Income disparity is an important issue to economists for several reasons. First of all, the same factors that determine income equality are also indicators of the long-run health of the economy. These include the level of skill bias, the quality of equalizing institutions, and the growth of economic productivity (Levy, 188). Since these factors are closely tied together, one can receive good indications about future performance of the economy based on statistics of income distribution. Secondly, economists are concerned about unequal income distribution because of the negative impact it has on education. In general, when income inequality is high, the individuals with the lowest incomes generally receive the poorest education. Without quality education available for all individuals across all demographics, the economy suffers from lower productivity due to skill biases in the market. Economists are also concerned about unequal income distribution because if the income disparity gap grows too much, the market system may eventually lose support and pro-growth policies may vanish. For example, the public or U.S. government may decide that not enough people are reaping benefits from increased production and that equalizing institutions are not effective in preventing the most extreme outcomes of unequal income distribution. A return to government regulated markets would put a damper on overall growth of the economy.
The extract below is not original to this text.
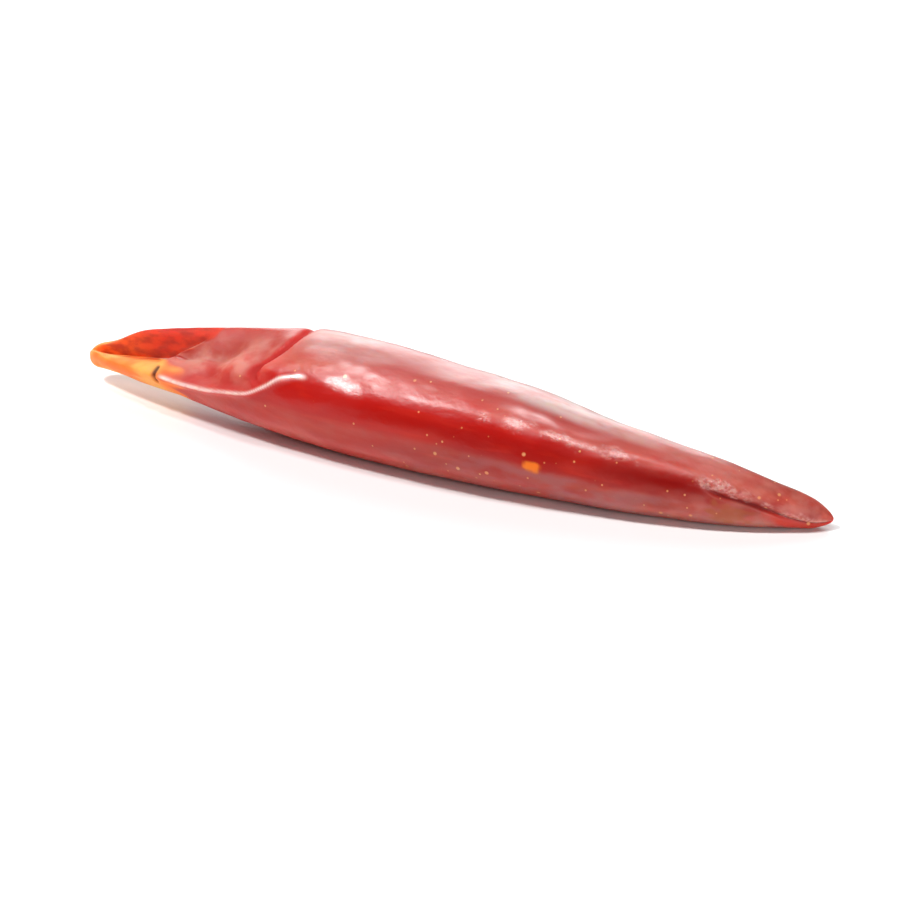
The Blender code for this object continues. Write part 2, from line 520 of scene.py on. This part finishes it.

Finally, economists are concerned about unequal income distribution because it creates pessimistic attitudes amongst the poorest sectors of the public. For example, if the poorest feel that they cannot escape their poverty through persistence and hard work, they will eventually lack incentive to work hard and will increasingly rely on government assistance programs in lieu of work. Ultimately, if enough people are dissatisfied with the way income is being distributed, there will be a slowdown in GDP and U.S. influence in the world economy.